Descriptions, Reviews, Etc.
Publisher Description:

In a series of articles published in Tait's Magazine in 1834, Thomas DeQuincey catalogued four potential instances of plagiarism in the work of his friend and literary competitor Samuel Taylor Coleridge. DeQuincey's charges and the controversy they ignited have shaped readers' responses to the work of such writers as Coleridge, Lord Byron, William Wordsworth, and John Clare ever since. But what did plagiarism mean some two hundred years ago in Britain? What was at stake when early nineteenth-century authors levied such charges against each other? How would matters change if we were to evaluate these writers by the standards of their own national moment? And what does our moral investment in plagiarism tell us about ourselves and about our relationship to the Romantic myth of authorship?

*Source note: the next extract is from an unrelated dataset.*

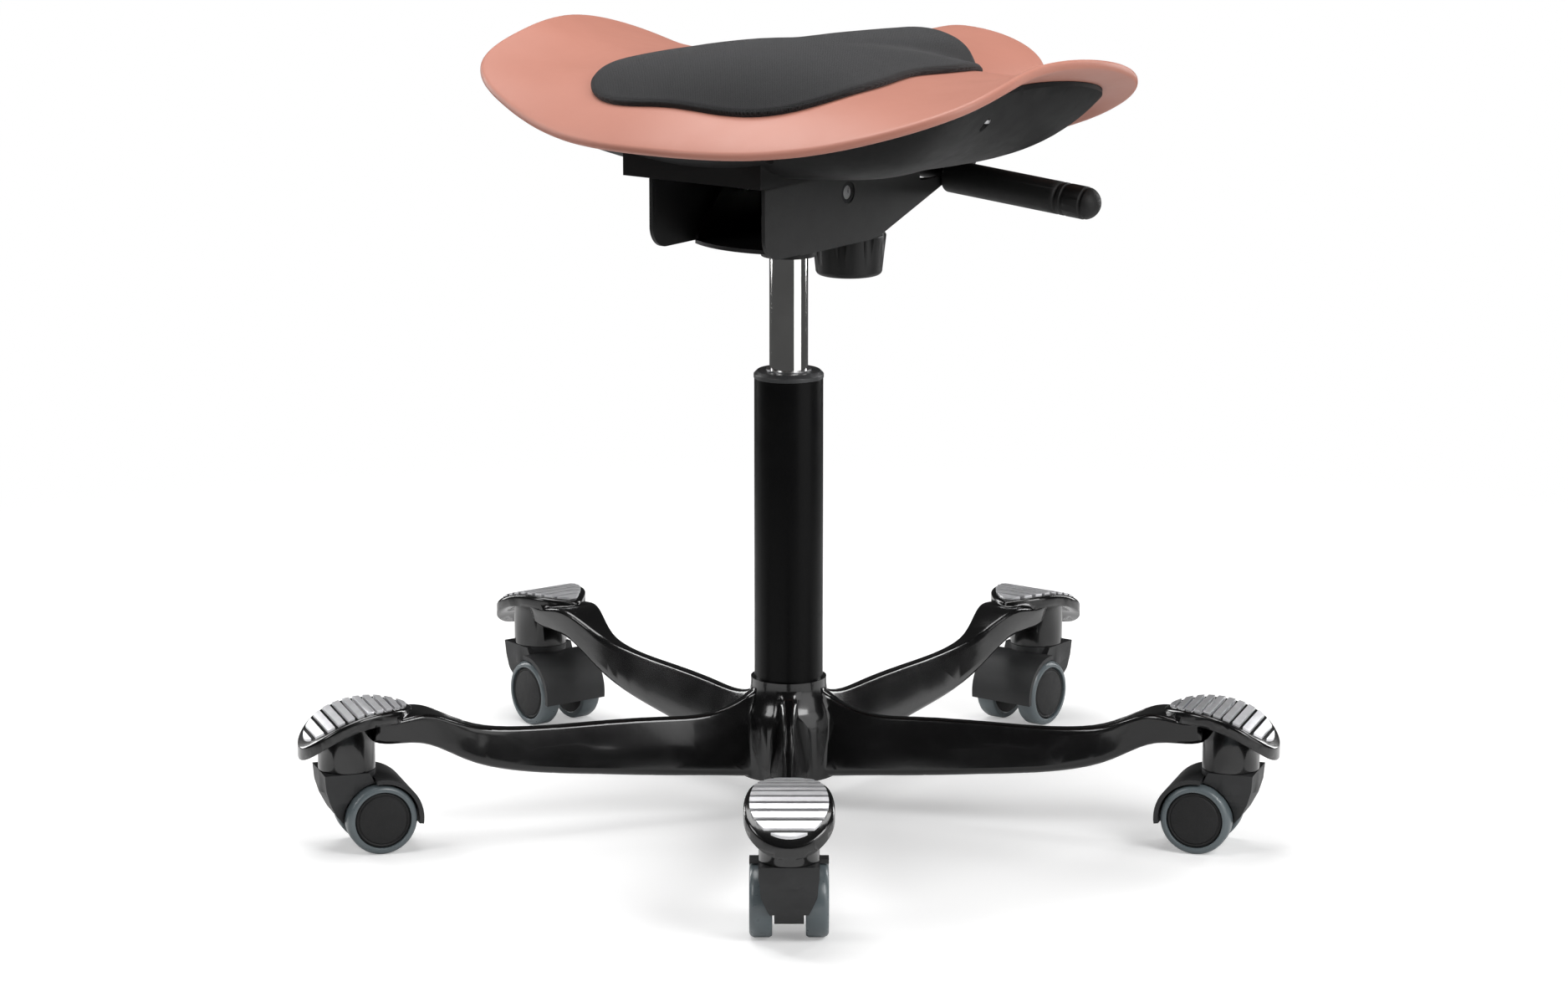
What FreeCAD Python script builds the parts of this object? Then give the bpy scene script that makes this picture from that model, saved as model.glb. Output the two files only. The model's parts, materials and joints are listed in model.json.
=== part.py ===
import FreeCAD, Part
import math
import os
import Sketcher

from FreeCAD import Placement, Rotation, Vector

# Saddle stool. Millimetres and degrees, +Z up, origin on the floor under the column.
# Seat and mechanism are drawn with +X towards the nose and +Y to the rider's left,
# then turned about the column by seat_yaw. Legs are drawn along +X, then turned.

# Rim of the seat shell from nose to back: how far forward, half width, height
rimStations = (
    ("nose", 227, 0, 556),
    ("nose_side", 224, 73, 529),
    ("thigh", 181, 95, 503),
    ("wing_front", 148, 190, 528),
    ("wing_corner", 108, 223, 552),
    ("wing", -16, 221, 567),
    ("hip", -94, 207, 545),
    ("haunch", -124, 165, 528),
    ("back", -172, 0, 510),
)

# Outline of the pad as distance from the column axis at an angle from the nose
padStations = (
    ("pad_nose", 0, 171),
    ("pad_fore", 30, 151),
    ("pad_waist", 50, 136),
    ("pad_side", 80, 106),
    ("pad_rear", 120, 127),
    ("pad_corner", 145, 146),
    ("pad_back", 180, 139),
)

# Arm sections: distance out, top height, bottom height, top width, bottom width
armStations = (
    ("root", 22, 96, 30, 12, 30),
    ("flare", 34, 88, 30, 10, 29),
    ("shoulder", 52, 79.5, 31.5, 8, 28),
    ("upper", 95, 77, 35, 8, 26),
    ("middle", 155, 78, 41, 8, 24),
    ("knee", 214, 79.5, 49, 9, 21),
    ("rise", 238, 83.5, 56, 14, 20),
    ("neck", 258, 91.5, 66, 24, 22),
    ("collar", 278, 98, 75, 36, 26),
    ("end", 314, 99, 80, 46, 34),
)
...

In Plagiarism and Literary Property in the Romantic Period, Tilar Mazzeo historicizes the discussion of late eighteenth- and early nineteenth-century plagiarism and demonstrates that it had little in common with our current understanding of the term. The book offers a major reassessment of the role of borrowing, textual appropriation, and narrative mastery in British Romantic literature and provides a new picture of the period and its central aesthetic contests. Above all, Mazzeo challenges the almost exclusive modern association of Romanticism with originality and takes a fresh look at some of the most familiar writings of the period and the controversies surrounding them.